Every cost analysis I've run over my career says the same thing: the lowest quote on laser cutting almost always costs more in the long run, because quality issues are the single biggest hidden cost in production. I'd argue that for laser cut box designs, the rejection rate on first-time production runs is probably 30-40% — and almost all of it is preventable.

How to Actually Get Consistent Boxes

Here's the approach I've settled on after years of reviewing failed runs. It's not complicated, but it requires a mindset shift from 'design then cut' to 'design, test, verify, then cut.'

Step 1: Calibrate Your Kerf For Each Material Batch

Before you cut a single box, cut a test square. Measure the actual slot width with calipers. Compare it to your design. Adjust your wecreate laser software compensation setting. This takes 10 minutes and saves hours of rework.

Step 2: Test Focus Drift Every 25 Cuts

Don't assume focus stays put. After 25 cuts, pause the run, re-check focus. On a wecreate-laser 40w with automatic focus, this is a button press. On manual focus machines, it's a 30-second check. Worth it.

Step 3: Build Material Spec Sheets

Document what works. For each material type and thickness, record: optimal power, speed, frequency, kerf measurement, and note any quirks. Over time, you build a reference that eliminates guesswork. This is what separates professional operations from hobby setups.

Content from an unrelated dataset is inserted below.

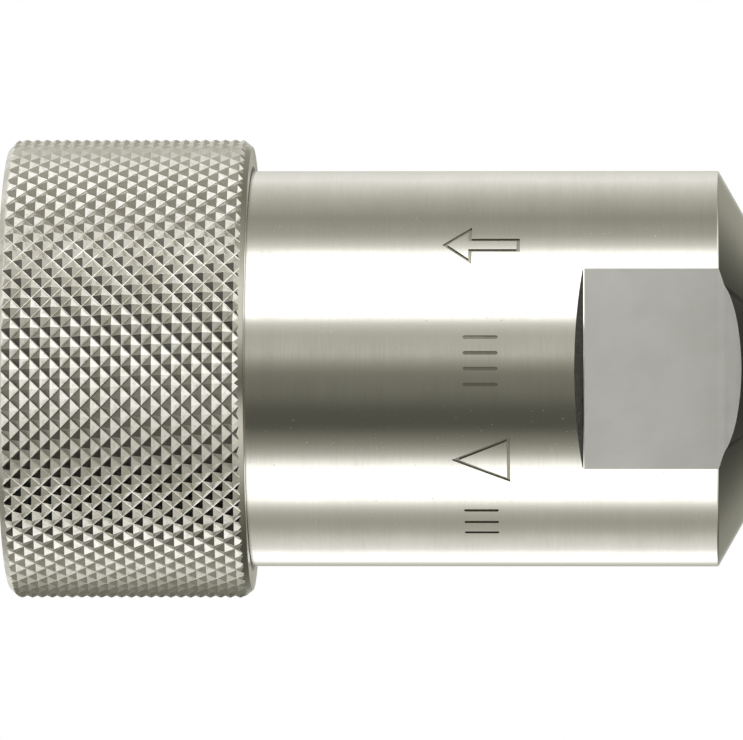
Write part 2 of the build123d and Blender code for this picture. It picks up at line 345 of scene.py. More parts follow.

Step 4: Run a Pre-Production Pilot

Before committing to a full production run, cut 5-10 boxes. Check every joint. Check edge quality. If any issue appears, adjust—don't assume it'll 'work out' at scale. It rarely does.

The Bottom Line

Laser cut box designs are not hard. But making them look professional—consistent fit, clean edges, consistent finish—requires paying attention to things the tutorials don't mention. Material variance. Focus drift. Kerf compensation.

If you're struggling with boxes that look 'almost right,' it's probably not your design. Start checking the specs nobody writes down.

(Should mention: I'm a quality reviewer, not a salesperson. I don't care what brand of laser you use. But if you're using a wecreate cutter, the software can compensate for kerf drift—look under the 'material calibration' tab. Most people miss it.)